Both companies describe their models as the most capable AI systems ever built for real-world coding and professional tasks. OpenAI even revealed a symbolic milestone: parts of GPT-5.3 Codex were optimized using earlier versions of the model itself—a form of AI-assisted self-improvement.

Claude Opus 4.6: Anthropic Pushes AI Into the Office

Many expected Anthropic to unveil a new Sonnet model. Instead, the company opened hostilities with its flagship.

Claude Opus 4.6 introduces what Anthropic calls “Adaptive Thinking”—a system that dynamically adjusts reasoning depth (and cost) depending on task complexity. The goal is clear: deeper reasoning for hard problems, faster answers for simple ones.

Technically, Opus 4.6 sets a new bar with a 1-million-token context window, allowing it to process entire databases, long reports, or multi-book projects without losing coherence.

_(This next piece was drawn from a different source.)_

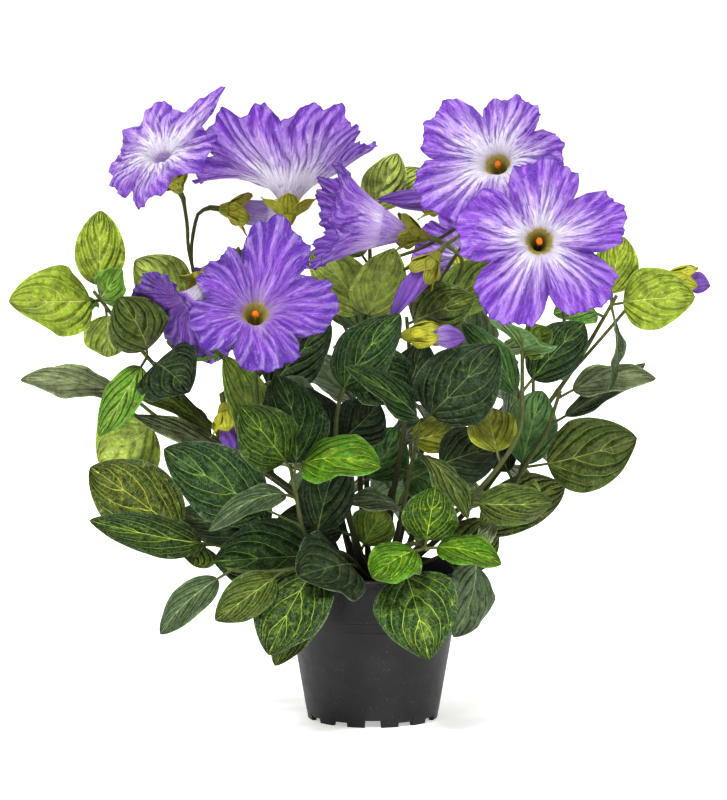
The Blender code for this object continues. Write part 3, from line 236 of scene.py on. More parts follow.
leafLook = {
    # as in the part
    "outline": (2.42, 0.55, 0.75), "fold": 0.16, "wave": 0.10, "ripples": (9.0, 1.3), "sway": 0.05,
    "foldChange": 0.8, "foldStep": 2.3, "rippleStep": 1.7, "swayStep": 4.1, "stalkJoin": 0.97,
    "stalkHalf": 0.9, "partRows": (0.14, 0.45, 0.78), "partThickness": 0.9,
    "shifts": (0, -6, 6, -12, 12, -19, 19, -27, 27), "rolls": (0, 14, -14, 30, -30),
    "sizes": (1.0, 0.86, 0.72), "changeSteps": (6, 14, 30), "samePlace": 0.02, "cornersWanted": 6,
    # finer than the part
    "rows": 28, "columns": 17, "thickness": 0.7, "thinning": 0.4, "softFold": 0.10, "tipHalf": 0.05,
    # each row of frills: how high, how many, how its own phase counts, and how its two sides differ
    "frills": ((1.9, 11.0, 1, 2.5), (0.4, 29.0, 3, 1.7)), "curl": 0.15,
    "pucker": 0.5, "puckerCurve": (0.5, 0.45), "puckerFrom": 5, "swellEnds": (4, 3),
    "stalkRadii": (1.05, 0.35), "stalkStart": 0.06, "stalkUnder": 0.35, "ribShare": 0.55,
    "stalkSides": 7, "stalkSteps": 14,
}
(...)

Anthropic’s benchmarks show major gains across practical tasks:

SWE-Bench Verified (real-world bug fixing): 80.8%
OSWorld (computer control with mouse & keyboard): 72.7%
Humanity’s Last Exam (reasoning without tools): 40%, leading its category

Anthropic’s system card is unambiguous: according to its own evaluations, Claude Opus 4.6 is now the strongest general-purpose AI model on the market.

Beyond raw performance, Anthropic also introduced Agent Teams for Claude Code—multiple Opus instances collaborating on the same project (coding, testing, documenting in parallel).

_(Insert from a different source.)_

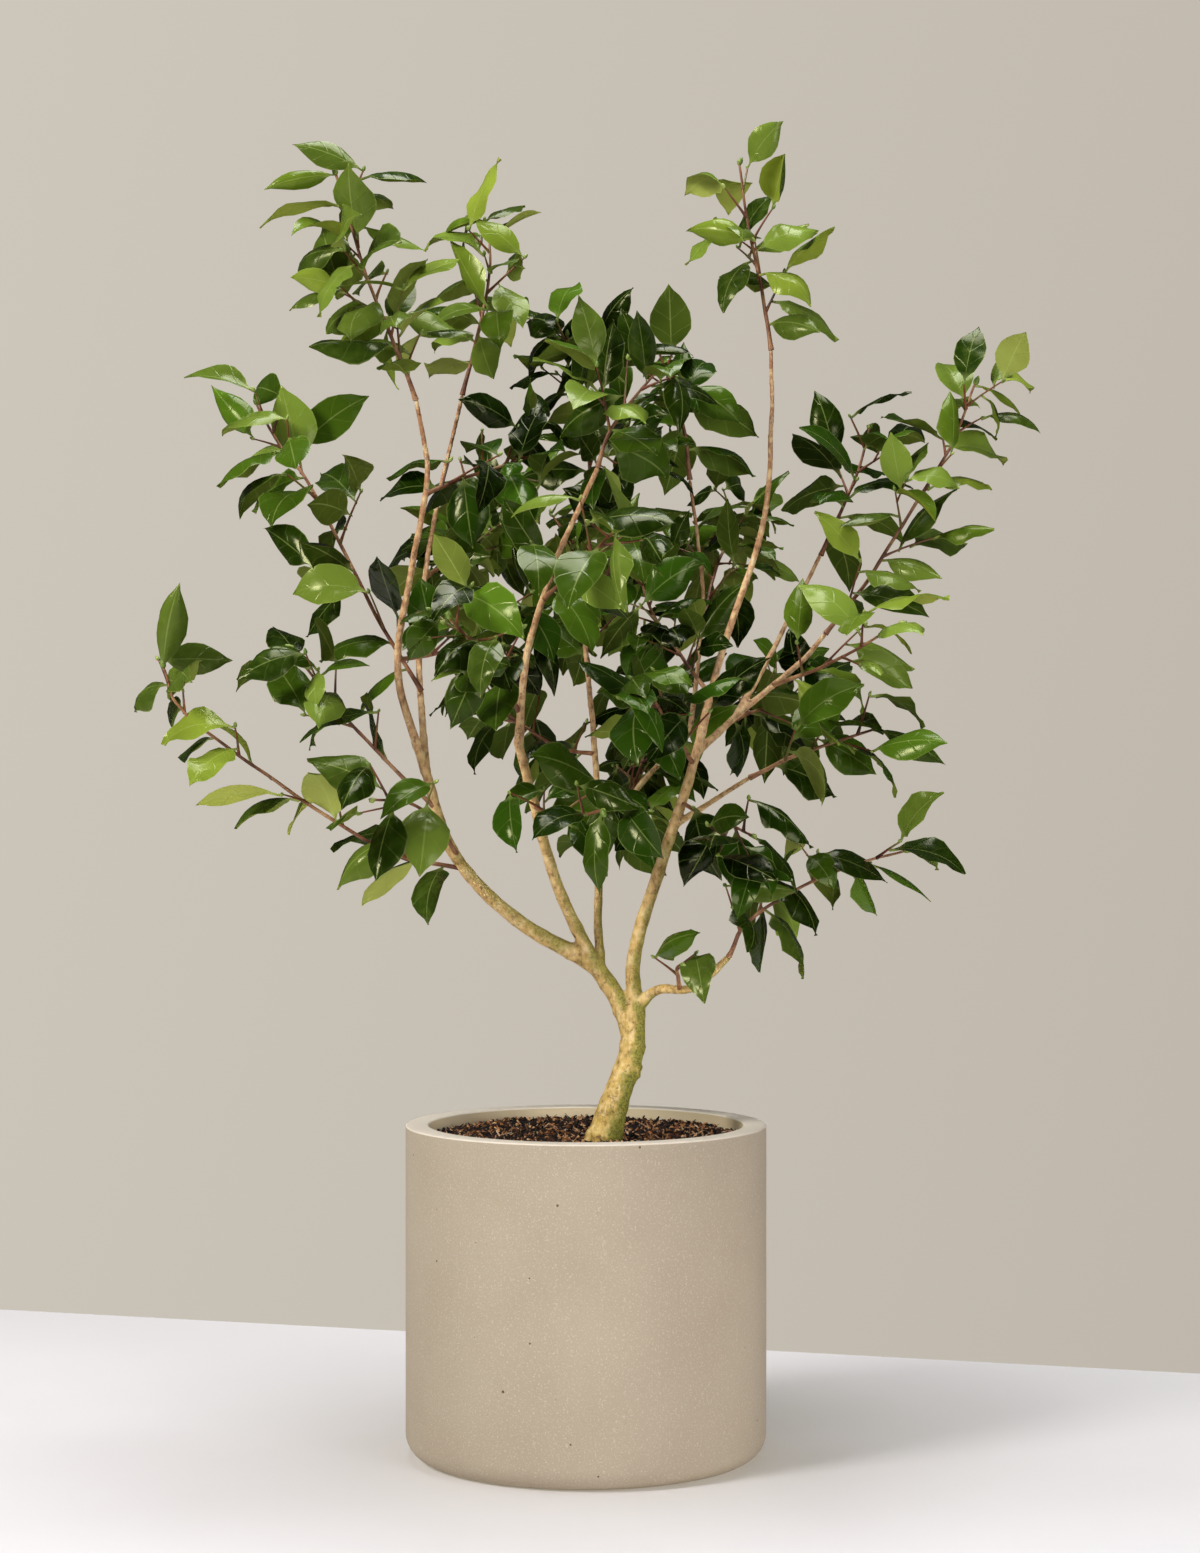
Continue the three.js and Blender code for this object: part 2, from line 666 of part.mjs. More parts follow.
function spraySolid(spray) {
  const steps = Math.max(3, Math.round(spray.length / STEM.step));
  let stem = limbSolid(spray.curve, [STEM.base, STEM.tip], STEM.sides, steps);
  for (const limb of LIMBS) stem = largestBody(stem.subtract(limb.grown));
  const random = numberStream(spray.seed);
  const twigs = growTwigs(spray, random);
  const leaves = growLeaves(spray, twigs, random);
  const bearing = twigs.filter((twig) => twig.reach > 0);
  const lateral = leaves.filter((leaf) => !leaf.endsTwig);
  return largestBody(wasm.Manifold.union([stem, ...bearing.map(twigSolid), ...lateral.map(leafSolid)]));
}

// ---------------------------------------------------------------- the whole plant
const paint = (color, roughness) => new THREE.MeshStandardMaterial({ color, roughness, metalness: 0 });
const MATERIALS = {
  pot: paint('#c5b397', 0.8),
  soil: paint('#3a2a20', 1),
  trunk: paint('#b39a5e', 0.85),
  limb: paint('#b8926a', 0.8),
  foliage: paint('#2c5222', 0.4),
};

const plant = new THREE.Group();
const groups = new Map();

// Each limb has a group that also holds all that grows on it.
function grow(name, on, mesh) {
  const group = new THREE.Group();
  group.add(mesh);
  groups.set(name, group);
  (groups.get(on) ?? plant).add(group);
}

plant.add(named('pot', potSolid(), MATERIALS.pot));
plant.add(named('soil', soilSolid(), MATERIALS.soil));
for (const { name, on, shape } of limbSolids()) {
  grow(name, on, named(name, shape, name === 'trunk' ? MATERIALS.trunk : MATERIALS.limb));
}
for (const spray of SPRAYS) {
  grow(spray.name, spray.on, named(spray.name, spraySolid(spray), MATERIALS.foliage));
}

export default plant;
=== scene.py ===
# %% [markdown]
# # A camellia shrub in its pot
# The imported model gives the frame: a straight-sided pot, its soil, one short trunk, sixteen limbs and
# thirty-one sprays of leaves. This lesson keeps every one of them in its place and gives each its looks.
# The pot is turned again with finer edges. The limbs become one skin of bark. The sprays are grown again
# by the rule that made the solids, and carried on to finer twigs and to leaves with real curves.

import math

import bmesh
import bpy
import numpy as np
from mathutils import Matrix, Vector, noise


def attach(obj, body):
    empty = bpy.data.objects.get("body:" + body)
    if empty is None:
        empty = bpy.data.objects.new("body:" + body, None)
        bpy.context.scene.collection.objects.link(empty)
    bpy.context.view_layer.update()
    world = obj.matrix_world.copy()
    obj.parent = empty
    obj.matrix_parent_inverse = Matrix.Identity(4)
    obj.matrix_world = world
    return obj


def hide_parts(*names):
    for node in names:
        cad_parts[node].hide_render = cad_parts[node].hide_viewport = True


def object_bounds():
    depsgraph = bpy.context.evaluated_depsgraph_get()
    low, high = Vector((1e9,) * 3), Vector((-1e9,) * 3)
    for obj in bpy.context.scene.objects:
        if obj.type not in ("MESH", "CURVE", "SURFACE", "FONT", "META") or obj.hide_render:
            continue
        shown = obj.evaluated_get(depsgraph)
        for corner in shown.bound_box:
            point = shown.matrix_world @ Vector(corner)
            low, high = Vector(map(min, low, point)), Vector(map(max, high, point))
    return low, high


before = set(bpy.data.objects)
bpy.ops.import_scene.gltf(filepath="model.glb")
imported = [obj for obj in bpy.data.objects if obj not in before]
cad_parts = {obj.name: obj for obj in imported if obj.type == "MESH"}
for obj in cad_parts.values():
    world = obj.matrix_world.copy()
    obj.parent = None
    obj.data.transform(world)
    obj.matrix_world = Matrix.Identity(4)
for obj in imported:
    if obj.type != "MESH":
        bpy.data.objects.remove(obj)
cad_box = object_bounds()
print("nodes in the frame:", len(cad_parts))

# %% [markdown]
# ## Working in millimetres
# Blender works in metres. A plant of this size is easier to think of in millimetres, so the sizes below
# are in millimetres and each mesh is brought to metres as it is made.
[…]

The ambition clearly extends beyond developers. Anthropic’s recent Super Bowl ad campaign signals a push toward mainstream users—and a direct challenge to both Google and OpenAI.

GPT-5.3 Codex: OpenAI Fires Back—Fast

OpenAI’s response came almost immediately.

Just 20 minutes after Claude Opus 4.6 went live, OpenAI announced GPT-5.3 Codex, a specialized model designed for developers and integrated into Codex tools and APIs. For now, ChatGPT users remain on GPT-5.2—but OpenAI has strongly hinted that GPT-5.3 for the general public is close.

OpenAI claims several key advances:

Speed: GPT-5.3 Codex is 25% faster than its predecessor.
Self-improvement loop: Early versions of GPT-5.3 were used to debug and optimize later versions—shortening development cycles.
Stronger agentic performance, particularly in long-running coding tasks.

Early benchmark comparisons show a more nuanced picture than headline dominance:

Benchmark	GPT-5.3 Codex	Claude Opus 4.6
Terminal-Bench 2.0	77.3%	65.4%
OSWorld (PC)	64.7% (verified)	72.7%
SWE-Bench	56.8% (Pro)	80.8% (Verified)

The message is clear: OpenAI is targeting developers tempted by Claude Code, just as Anthropic begins courting everyday ChatGPT users.

A Turning Point for the Industry

This near-simultaneous release marks a deeper shift in how AI is evaluated.

The debate is no longer about who answers questions best. It’s about who can run complex workflows, coordinate multiple agents, and sustain long-term reasoning across real professional tasks.

February is shaping up to be explosive. New moves are expected from xAI, DeepSeek, and Google, and few doubt that both Anthropic and OpenAI are holding additional updates in reserve.

One thing is certain: The AI race is no longer about incremental upgrades. It’s about who controls the next generation of autonomous, working AI systems.